──────── Available data
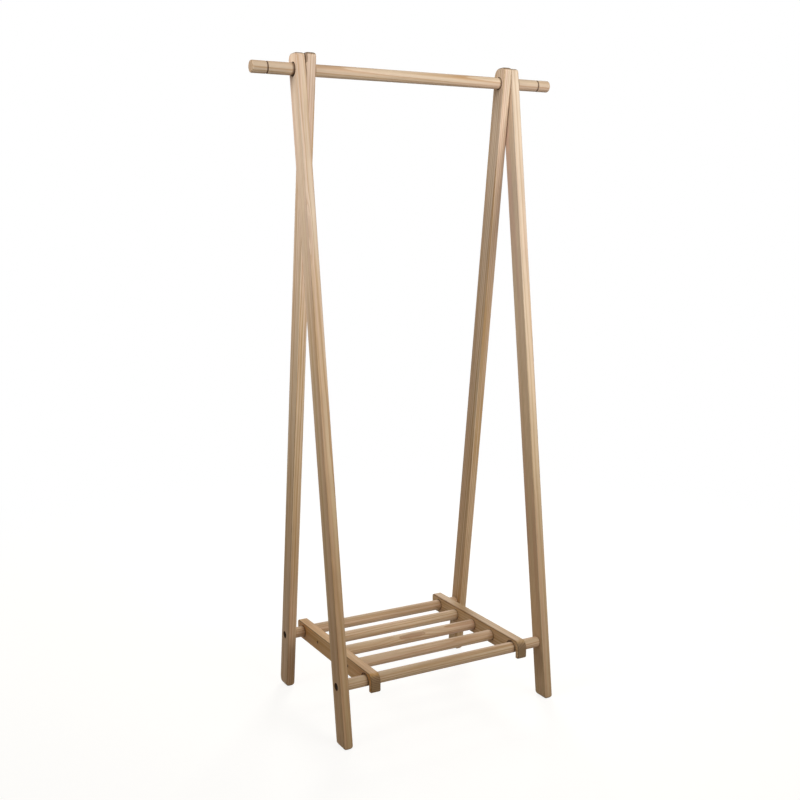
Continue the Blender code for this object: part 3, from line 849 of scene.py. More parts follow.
def make_growth_rings():
    """Year rings about a pith that lies beside the piece, so that each face shows its own cut."""
    inputs = {
        "Place": "Vector", "Pith": "Vector", "Slope": "Vector", "Ring Width": "Float",
        "Wander": "Float", "Swirl": "Float",
    }
    outputs = {"Late Wood": "Float", "Ring Tone": "Float"}
    tree, given, out = start_group("Growth rings", inputs, outputs)
    place = given["Place"]
    lean = scaled(tree, given["Slope"], parts_of(tree, place)[0])
    off = place_calc(tree, "SUBTRACT", place_calc(tree, "SUBTRACT", place, given["Pith"]), lean)
    distance = length_of(tree, place_calc(tree, "MULTIPLY", off, (0, 1, 1)))
    drift = times(tree, minus(tree, noise(tree, place, DRIFT_WAVES), 0.5), given["Wander"])
    ripple = minus(tree, noise(tree, place, RIPPLE_WAVES, detail=1.0), 0.5)
    ripple = plus(tree, times(tree, ripple, RIPPLE_DEPTH), given["Swirl"])
    radius = plus(tree, plus(tree, distance, drift), ripple)
    phase = calc(tree, "DIVIDE", radius, given["Ring Width"])
    within = calc(tree, "FRACT", phase)
    rise = calc(tree, "POWER", span(tree, within, *LATE_RISE), LATE_POWER)
    feed(out["Late Wood"], times(tree, rise, span(tree, within, *LATE_FALL)))
    tone = node(tree, "TexWhiteNoise", {"W": calc(tree, "FLOOR", phase)}, noise_dimensions="1D")
    feed(out["Ring Tone"], tone.outputs["Value"])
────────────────
Your task is to reproduce the whole listing exactly.

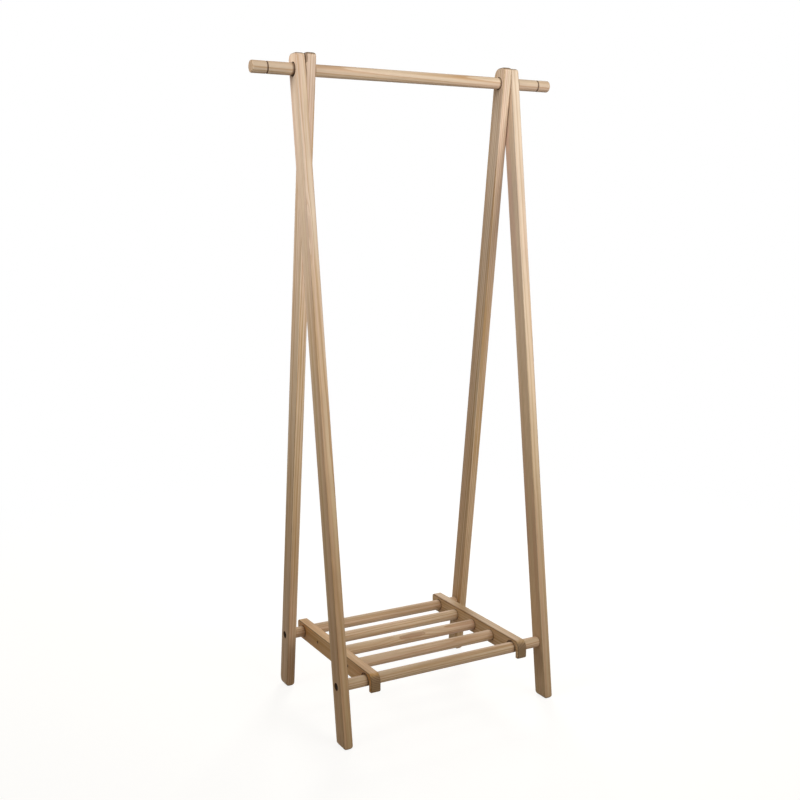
Continue the Blender code for this object: part 3, from line 849 of scene.py. More parts follow.
def make_growth_rings():
    """Year rings about a pith that lies beside the piece, so that each face shows its own cut."""
    inputs = {
        "Place": "Vector", "Pith": "Vector", "Slope": "Vector", "Ring Width": "Float",
        "Wander": "Float", "Swirl": "Float",
    }
    outputs = {"Late Wood": "Float", "Ring Tone": "Float"}
    tree, given, out = start_group("Growth rings", inputs, outputs)
    place = given["Place"]
    lean = scaled(tree, given["Slope"], parts_of(tree, place)[0])
    off = place_calc(tree, "SUBTRACT", place_calc(tree, "SUBTRACT", place, given["Pith"]), lean)
    distance = length_of(tree, place_calc(tree, "MULTIPLY", off, (0, 1, 1)))
    drift = times(tree, minus(tree, noise(tree, place, DRIFT_WAVES), 0.5), given["Wander"])
    ripple = minus(tree, noise(tree, place, RIPPLE_WAVES, detail=1.0), 0.5)
    ripple = plus(tree, times(tree, ripple, RIPPLE_DEPTH), given["Swirl"])
    radius = plus(tree, plus(tree, distance, drift), ripple)
    phase = calc(tree, "DIVIDE", radius, given["Ring Width"])
    within = calc(tree, "FRACT", phase)
    rise = calc(tree, "POWER", span(tree, within, *LATE_RISE), LATE_POWER)
    feed(out["Late Wood"], times(tree, rise, span(tree, within, *LATE_FALL)))
    tone = node(tree, "TexWhiteNoise", {"W": calc(tree, "FLOOR", phase)}, noise_dimensions="1D")
    feed(out["Ring Tone"], tone.outputs["Value"])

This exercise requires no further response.